Find the word "script" in the data. Return every line where it appears.

══ LISTING

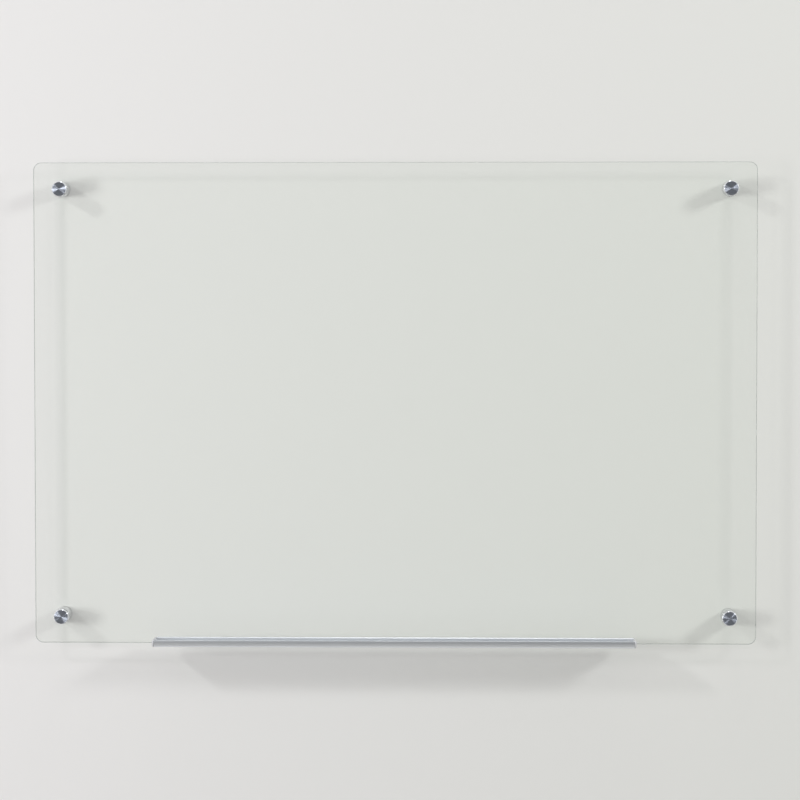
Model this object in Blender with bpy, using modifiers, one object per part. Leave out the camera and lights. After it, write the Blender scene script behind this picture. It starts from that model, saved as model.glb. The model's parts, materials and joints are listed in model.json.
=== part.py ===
"""Clear glass writing board on four wall standoffs, with a pen tray on its bottom edge.

Metres, +Z up. The wall is the plane Y = 0. The board hangs in front of it, on the -Y side, and its
wall fixings reach into the +Y side. The origin lies on the wall, behind the middle of the glass.

Each standoff is modelled along its own axis, from the wall (0) towards the room, and then placed by
an empty that turns that axis to -Y. The pen tray is modelled as a cross-section whose first
coordinate is the distance in front of the glass and whose second is the height above the glass's
bottom edge, carried along X.
"""

import math

import bmesh
import bpy
from mathutils import Matrix, Vector

# Fits that every piece shares
SEAT_GAP = 0.0003
CUT_OVERRUN = 0.002
MERGE_DISTANCE = 0.00001

# Glass panel
GLASS_WIDTH = 0.900
GLASS_HEIGHT = 0.600
GLASS_THICKNESS = 0.005
GLASS_CORNER_RADIUS = 0.010
GLASS_ARRIS = 0.0006
STANDOFF_INSET = 0.033

# Standoff barrel, a turned cup with a tapped bore and a drilled base
BARREL_DIAMETER = 0.019
BARREL_LENGTH = 0.025
BARREL_BASE = 0.005
BARREL_EDGE = 0.0005
BORE_MOUTH_CHAMFER = 0.0006
SEAT_RELIEF_DEPTH = 0.0005
SEAT_RELIEF_CLEARANCE = 0.0009

# Cap and its stud
CAP_THICKNESS = 0.005
CAP_RIM_CHAMFER = 0.0007
CAP_BACK_EDGE = 0.0003
STUD_DIAMETER = 0.010
STUD_IN_BARREL = 0.010
STUD_IN_CAP = 0.0035
STUD_END_CHAMFER = 0.001
SOCKET_ACROSS_FLATS = 0.005
SOCKET_DEPTH = 0.004

# Clear soft pieces that keep the metal off the glass
WASHER_DIAMETER = 0.018
WASHER_THICKNESS = 0.001
BUSH_WALL = 0.0012

# Wall screw
SCREW_LENGTH = 0.038
SCREW_THREAD_DIAMETER = 0.0042
SCREW_CORE_DIAMETER = 0.0031
SCREW_POINT = 0.004
SCREW_HEAD_DIAMETER = 0.008
SCREW_HEAD_HEIGHT = 0.0031
SCREW_HEAD_FLANK = 0.0009
SCREW_HOLE_CLEARANCE = 0.0004
RECESS_SPAN = 0.0044
RECESS_WIDTH = 0.0011
RECESS_DEPTH = 0.0018

# Wall plug
PLUG_LENGTH = 0.030
PLUG_DIAMETER = 0.006
PLUG_COLLAR_DIAMETER = 0.0072
PLUG_COLLAR = 0.0008
PLUG_PLAIN_LENGTH = 0.009
PLUG_BARB_PITCH = 0.004
PLUG_BARB_DEPTH = 0.0004
PLUG_BARBS = 4
PLUG_SLIT_WIDTH = 0.0008
PLUG_SLIT_LENGTH = 0.019

# Pen tray, one extruded section with a wall of one thickness
TRAY_LENGTH = 0.600
TRAY_DEPTH = 0.040
TRAY_WALL = 0.0018
TRAY_LIP_HEIGHT = 0.008
TRAY_UNDERSIDE = 0.0012
TRAY_NOSE_RADIUS = 0.0072
TRAY_FLOOR_FILLET = 0.0015
TRAY_STEP_FILLET = 0.0007
TRAY_HEEL_RADIUS = 0.0013
FRONT_FLANGE_HEIGHT = 0.008
REAR_FLANGE_HEIGHT = 0.007
CHANNEL_CORNER = 0.0003
FULL_ROUND_SHARE = 0.49
FLANGE_BEVEL = 0.0012
FLANGE_BEVEL_CORNER = 0.0002

# Liner in the tray's channel
LINER_WALL = 0.0008
LINER_STEP_BACK = 0.001
LINER_CORNER = 0.0002

# Moulded end caps, a plate over the end of the trough and a skirt that grips inside it
END_PLATE = 0.0022
END_PLATE_CORNER = 0.002
END_PLATE_ROUND = 0.0014
SKIRT_LENGTH = 0.008
SKIRT_WALL = 0.0012
SKIRT_STEP_DOWN = 0.001
SKIRT_REAR_HEIGHT = 0.0035
SKIRT_TIP = 0.0003

# Facets
BARREL_SIDES = 36
WASHER_SIDES = 28
STUD_SIDES = 24
SCREW_SIDES = 16
DOME_STEPS = 3
RIM_STEPS = 3
CHORD_ERROR = 0.00003
FLAT_EDGE_ANGLE = math.radians(60)
SMOOTH_ANGLE = math.radians(30)
COPLANAR_ANGLE = math.radians(1)

# Places on a standoff's axis, measured from the wall towards the room
REAR_WASHER_BACK = BARREL_LENGTH + SEAT_GAP
GLASS_BACK = REAR_WASHER_BACK + WASHER_THICKNESS + SEAT_GAP
GLASS_FRONT = GLASS_BACK + GLASS_THICKNESS
FRONT_WASHER_BACK = GLASS_FRONT + SEAT_GAP
CAP_BACK = FRONT_WASHER_BACK + WASHER_THICKNESS + SEAT_GAP
SCREW_SEAT = BARREL_BASE + SEAT_GAP
STUD_BACK = BARREL_LENGTH - STUD_IN_BARREL
STUD_LENGTH = CAP_BACK + STUD_IN_CAP - STUD_BACK

# Radii that follow from the pieces that pass through one another
STUD_RADIUS = STUD_DIAMETER / 2
STUD_HOLE_RADIUS = STUD_RADIUS + SEAT_GAP
BUSH_RADIUS = STUD_HOLE_RADIUS + BUSH_WALL
GLASS_HOLE_RADIUS = BUSH_RADIUS + SEAT_GAP
SCREW_HOLE_RADIUS = SCREW_THREAD_DIAMETER / 2 + SCREW_HOLE_CLEARANCE
SEAT_RELIEF_RADIUS = PLUG_COLLAR_DIAMETER / 2 + SEAT_RELIEF_CLEARANCE
SCREW_CORE_RADIUS = SCREW_CORE_DIAMETER / 2
PLUG_BORE_RADIUS = SCREW_CORE_RADIUS + SEAT_GAP

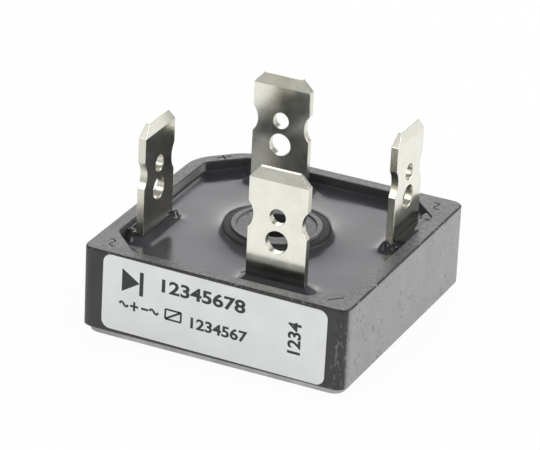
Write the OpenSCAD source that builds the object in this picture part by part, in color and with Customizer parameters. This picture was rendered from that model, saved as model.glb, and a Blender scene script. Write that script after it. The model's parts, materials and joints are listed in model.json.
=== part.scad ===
// Square potted bridge rectifier with four blade terminals.
// Origin: centre of the mounting hole on the underside of the base plate.
// X runs along the label, Y towards the cut corner side, Z up along the blades.

/* [Case] */
// Side of the square case
side = 28.5; // [27:0.5:34]
// Height from the underside of the base plate to the rim
rim_h = 9.3; // [8.5:0.1:14]
// Legs of the cut that marks the positive corner
corner_cut = 4.2; // [3.5:0.1:5]
// Radius of the upright outer edges
edge_r = 1.2; // [0.4:0.1:1.6]
// Thickness of the walls
wall = 1.5; // [1.2:0.1:1.8]
// Diameter of the mounting hole
bore_d = 5.3; // [4.2:0.1:5.6]
// Outer diameter of the sleeve round the hole
sleeve_d = 10.6; // [9.8:0.1:11]
// Width of the low shoulder round the top of the sleeve
shoulder_w = 0.7; // [0.3:0.1:0.9]
// Depth of that shoulder below the rim
shoulder_drop = 0.25; // [0.1:0.05:0.5]
// Width of the raised ring inside the shoulder
ring_w = 0.6; // [0.3:0.1:1]
// Depth of the shallow seat inside that ring
seat_depth = 0.15; // [0.05:0.05:0.4]
// Thickness of the two webs that carry the sleeve
web_t = 1.2; // [0.8:0.1:2]
// Height of the webs
web_h = 1.1; // [0.8:0.1:1.3]
// Cover of resin over the webs
web_cover = 0.7; // [0.4:0.1:0.9]
// Depth of the polarity marks in the rim
mark_depth = 0.12; // [0.05:0.01:0.3]
// Width of the strokes of the marks
mark_line = 0.16; // [0.15:0.01:0.35]
// Length of a mark
mark_l = 1.6; // [1:0.1:1.6]
// Distance of the marks from the outer faces at the three full corners
mark_in = 2.2; // [1.9:0.1:2.6]

/* [Base plate] */
// Thickness of the base plate
plate_t = 2; // [1.5:0.1:2.3]
// How far the plate stands out below the case
plate_stand = 0.7; // [0.3:0.1:1.1]
// Width of the case lip round the plate
plate_lip = 0.5; // [0.3:0.1:0.8]

/* [Potting] */
// Depth of the resin surface below the rim
potting_drop = 1.2; // [1:0.1:2]
// Radius of the resin fillet that climbs each blade
climb_r = 0.9; // [0.5:0.1:0.9]

/* [Terminals] */
// Width of a blade
tab_w = 6.3; // [6:0.05:6.6]
// Thickness of a blade
tab_t = 0.8; // [0.5:0.05:1]
// Height of the blade tips above the rim
tab_h = 11.15; // [10.5:0.05:14]
// Width of the corner cuts at the tip
tip_cut_w = 1.05; // [0.6:0.05:1.4]
// Height of the corner cuts at the tip
tip_cut_h = 1.2; // [0.8:0.05:1.6]
// Height of the slopes on both faces of the tip
tip_slope_h = 1.25; // [0.6:0.05:1.6]
// Thickness left at the very tip
tip_t = 0.35; // [0.2:0.05:0.45]
// Distance from the tip to the small hole
small_hole_down = 4.9; // [4.7:0.1:5.1]
// Diameter of the small hole
small_hole_d = 1.7; // [1.2:0.1:1.8]
// Distance from the tip to the large hole
large_hole_down = 7.55; // [7.3:0.05:8]
// Diameter of the large hole
large_hole_d = 2.35; // [2:0.05:2.6]
// Distance from the tip to the middle of the side notches
notch_down = 5.2; // [4.8:0.1:6]
// Height of a side notch
notch_h = 2.8; // [2:0.1:3.4]
// Depth of a side notch
notch_depth = 0.55; // [0.3:0.05:0.8]
// Gap from the wall to the middle of the positive and negative blades
dc_wall_gap = 2.35; // [2.1:0.05:2.5]
// Distance of those two blades from the case's middle line
dc_shift = 4.8; // [4.5:0.1:5.4]
// Gap from the wall to the middle of the two ac blades
ac_wall_gap = 1.7; // [1.5:0.05:1.9]
// Distance of the two ac blades from the case's middle line
ac_shift = 5.4; // [5.3:0.1:5.8]
// How far the set of four blades sits off centre, along the label
tabs_x = 0.1; // [-0.1:0.05:0.1]
// How far the set of four blades sits off centre, away from the label
tabs_y = 0.1; // [-0.1:0.05:0.1]
// Length of the foot that each blade is soldered down with
foot_l = 2.1; // [1.6:0.1:2.2]
// Inner radius of the bend above the foot
bend_r = 0.4; // [0.2:0.05:0.6]

/* [Circuit] */
// Thickness of the ceramic tile
tile_t = 0.63; // [0.4:0.01:0.8]
// Gap between the tile and the walls
tile_gap = 0.25; // [0.1:0.05:0.3]
// Gap between the tile and the sleeve
tile_sleeve_gap = 0.3; // [0.1:0.05:0.35]
// Thickness of the copper pads
pad_t = 0.3; // [0.2:0.05:0.5]
// Gap between neighbouring pads
pad_gap = 0.8; // [0.5:0.1:1]
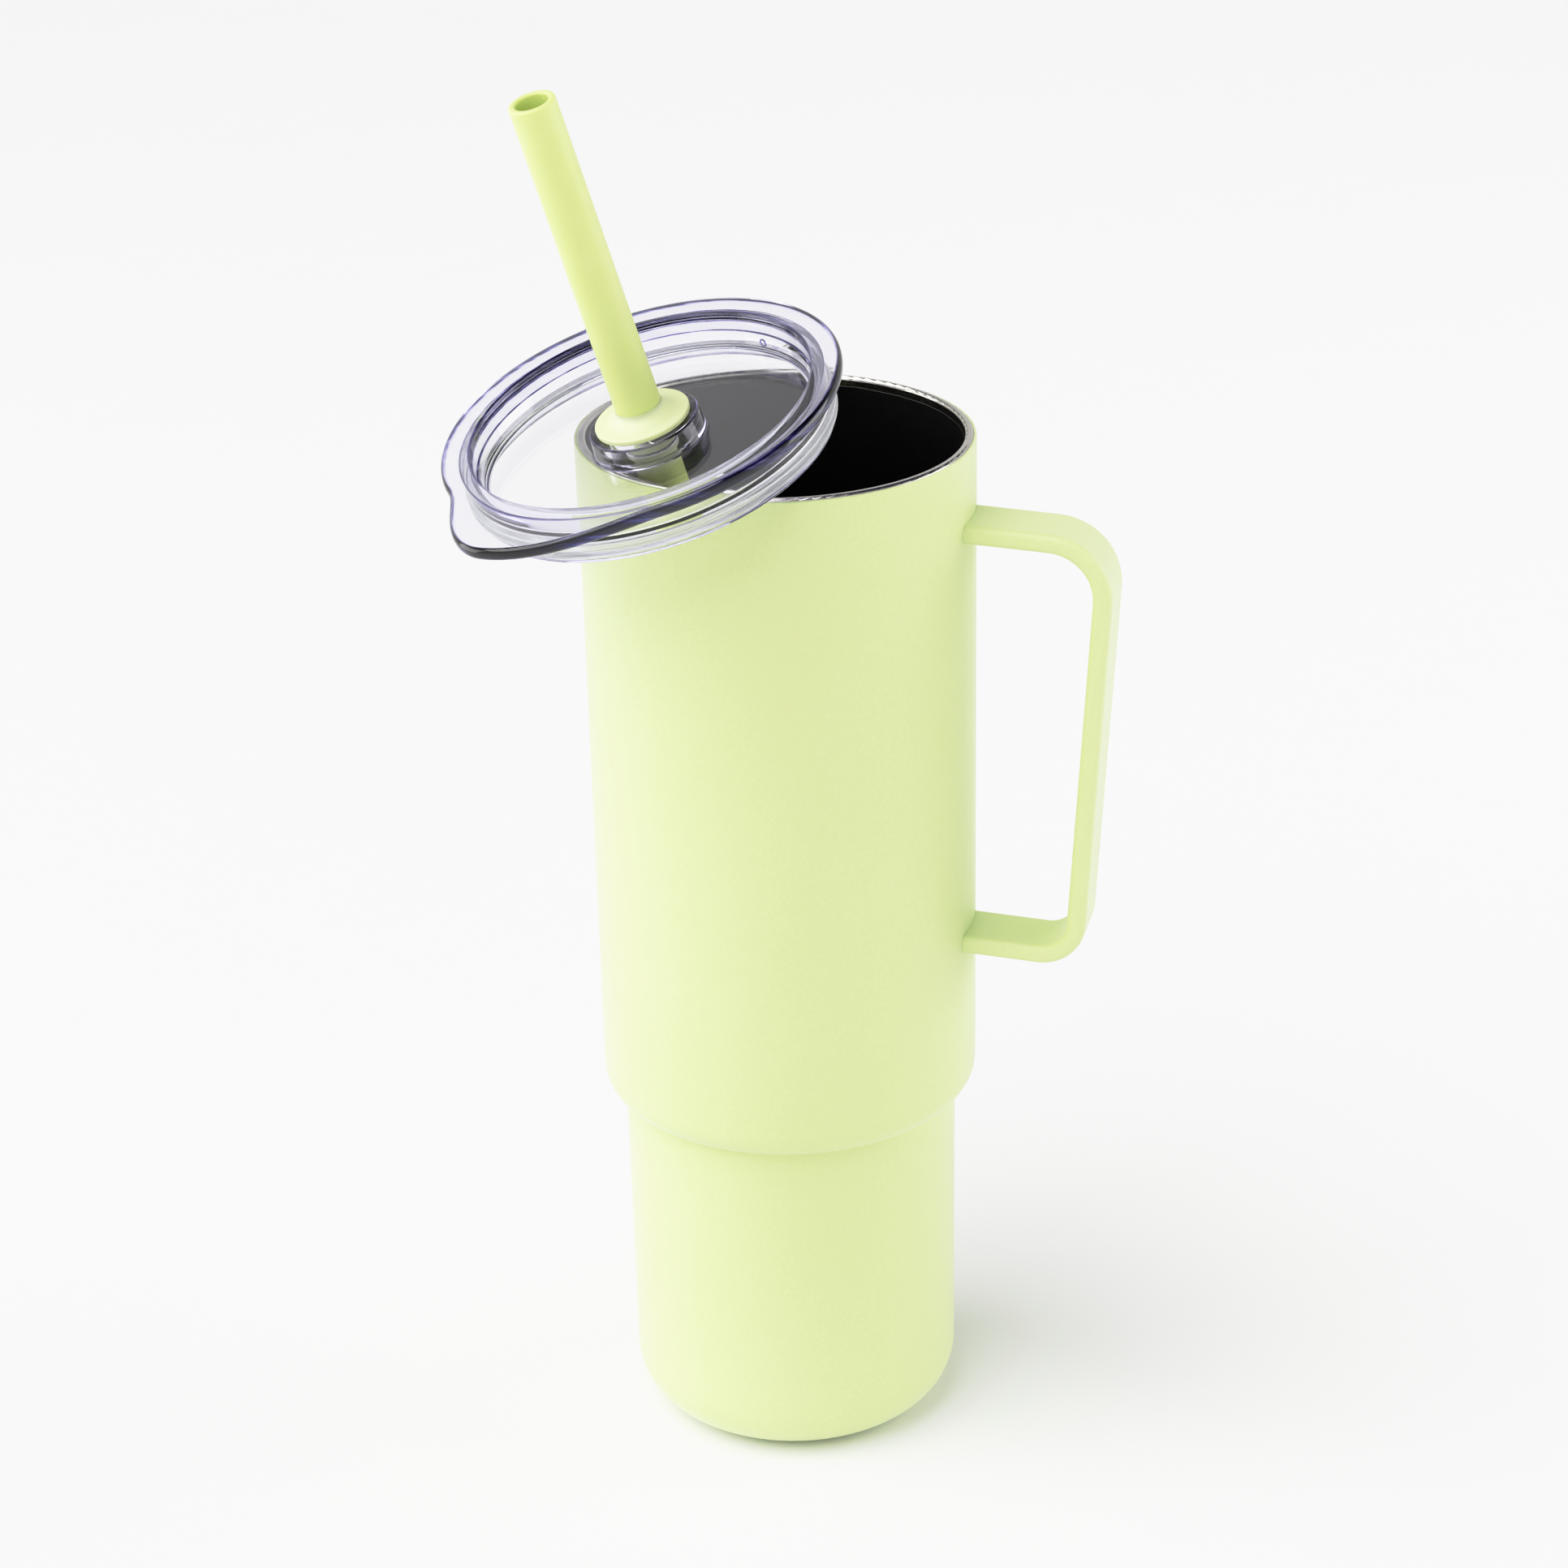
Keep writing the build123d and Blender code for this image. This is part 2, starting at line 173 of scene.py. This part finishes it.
def lined_steel():
    """Black coating that stops at a slightly uneven edge under the bare steel lip."""
    finish, shader = new_finish("lined_steel", Specular_IOR_Level=0.10)
    place = add(finish, "TexCoord").outputs["Object"]
    height = add(finish, "SeparateXYZ", Vector=place).outputs["Z"]
    waver = add(finish, "TexNoise", Vector=place, Scale=160.0, Detail=2.0).outputs[0]
    edge = stretch(finish, waver, 0.3, 0.7, LIP_TOP_Z - BARE_BAND - COAT_EDGE_WAVER,
                   LIP_TOP_Z - BARE_BAND + COAT_EDGE_WAVER)
    over = add(finish, "Math", {"operation": "SUBTRACT"}, i0=height, i1=edge).outputs[0]
    bare = stretch(finish, over, -COAT_EDGE_FADE, COAT_EDGE_FADE, 0.0, 1.0)
    grain = add(finish, "TexNoise", Vector=place, Scale=1100.0, Detail=3.0).outputs[0]
    gloss = stretch(finish, bare, 0.0, 1.0, COAT_ROUGHNESS, LIP_ROUGHNESS)
    speckle = stretch(finish, grain, 0.3, 0.7, -0.05, 0.05)
    rough = add(finish, "Math", {"operation": "ADD"}, i0=gloss, i1=speckle).outputs[0]
    bump = add(finish, "Bump", Strength=0.2, Distance=0.00004, Height=grain)
    drive(finish, shader, Base_Color=blend_of(finish, bare, BLACK_COAT, LIP_STEEL), Metallic=bare,
          Roughness=rough, Normal=bump.outputs[0])
    return finish


paint(lined_steel(), "inner_liner", "liner_bottom")

# ---- Getter ----
# The pellet that keeps the vacuum clean and the spring clip that holds it, spot-welded under the inner
# floor before the body is closed. Neither is seen again.
PELLET_GREY = (0.16, 0.15, 0.14, 1)
CLIP_ROUGHNESS = 0.30
pellet, pellet_shader = new_finish("getter_alloy", Metallic=0.7, Base_Color=PELLET_GREY)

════

-- RESULT OF THE TASK --
Model this object in Blender with bpy, using modifiers, one object per part. Leave out the camera and lights. After it, write the Blender scene script behind this picture. It starts from that model, saved as model.glb. The model's parts, materials and joints are listed in model.json.
Write the OpenSCAD source that builds the object in this picture part by part, in color and with Customizer parameters. This picture was rendered from that model, saved as model.glb, and a Blender scene script. Write that script after it. The model's parts, materials and joints are listed in model.json.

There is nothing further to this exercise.